- _DATA SHOWN_
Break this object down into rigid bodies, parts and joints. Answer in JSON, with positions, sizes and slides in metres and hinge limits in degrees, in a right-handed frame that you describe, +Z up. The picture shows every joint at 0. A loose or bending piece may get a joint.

==

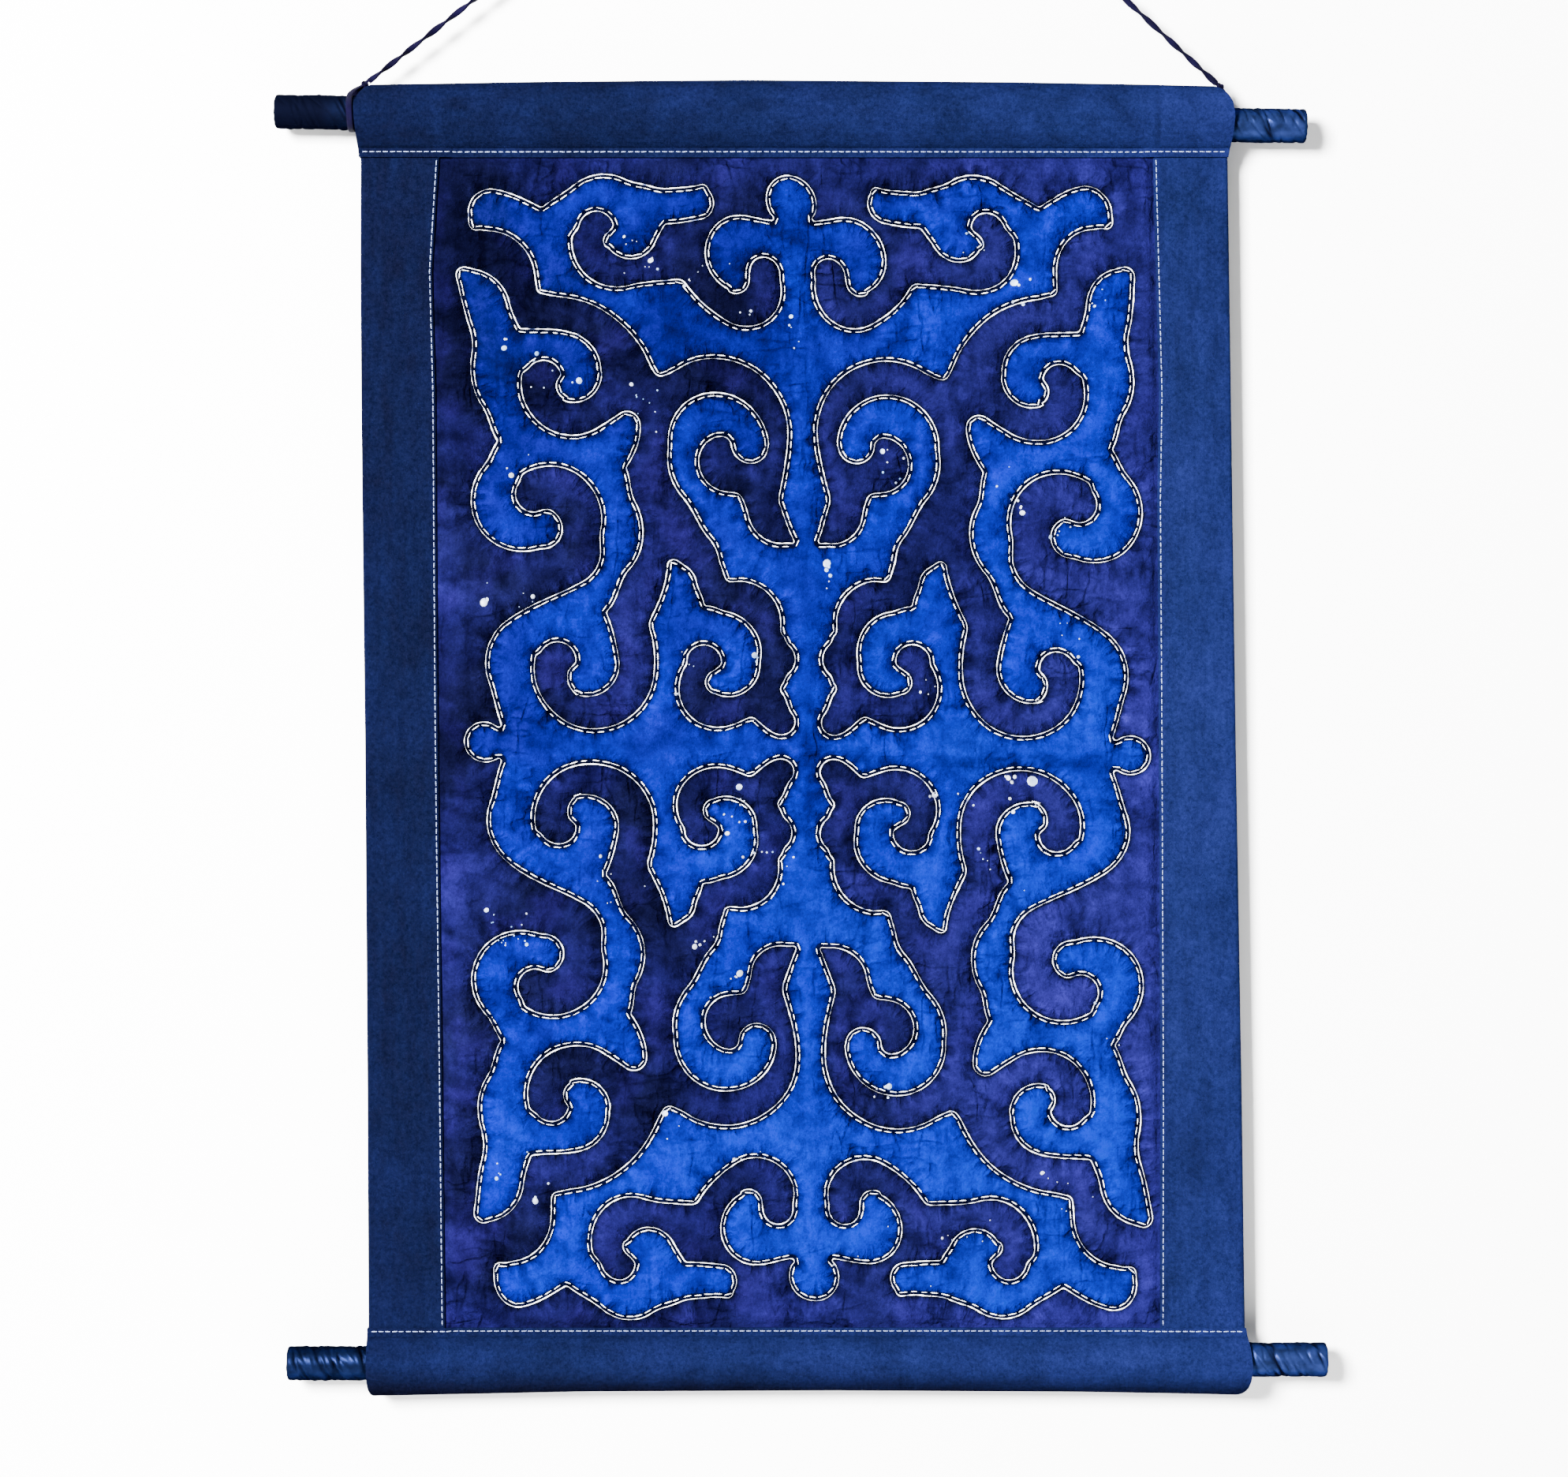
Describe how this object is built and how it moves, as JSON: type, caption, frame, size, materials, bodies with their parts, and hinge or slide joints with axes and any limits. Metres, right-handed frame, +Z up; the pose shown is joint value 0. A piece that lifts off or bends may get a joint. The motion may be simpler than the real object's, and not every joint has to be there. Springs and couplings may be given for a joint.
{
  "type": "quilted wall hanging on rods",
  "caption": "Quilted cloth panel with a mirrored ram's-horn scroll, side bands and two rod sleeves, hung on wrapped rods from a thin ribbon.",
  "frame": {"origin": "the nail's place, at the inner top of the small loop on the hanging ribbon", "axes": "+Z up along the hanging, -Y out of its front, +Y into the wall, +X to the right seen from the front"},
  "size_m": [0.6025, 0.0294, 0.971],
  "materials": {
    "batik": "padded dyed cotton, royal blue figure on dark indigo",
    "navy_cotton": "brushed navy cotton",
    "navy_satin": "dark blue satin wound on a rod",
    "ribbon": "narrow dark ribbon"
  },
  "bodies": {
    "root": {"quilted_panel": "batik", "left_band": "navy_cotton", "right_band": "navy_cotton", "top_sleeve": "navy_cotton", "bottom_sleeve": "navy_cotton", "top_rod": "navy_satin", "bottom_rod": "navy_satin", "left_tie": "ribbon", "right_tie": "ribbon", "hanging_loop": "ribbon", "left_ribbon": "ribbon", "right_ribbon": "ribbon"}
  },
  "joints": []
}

- _WRITTEN INSTRUCTION_
Read through the entries and copy every line that includes "materials".

- _EXERCISE RESPONSE_
Describe how this object is built and how it moves, as JSON: type, caption, frame, size, materials, bodies with their parts, and hinge or slide joints with axes and any limits. Metres, right-handed frame, +Z up; the pose shown is joint value 0. A piece that lifts off or bends may get a joint. The motion may be simpler than the real object's, and not every joint has to be there. Springs and couplings may be given for a joint.
  "materials": {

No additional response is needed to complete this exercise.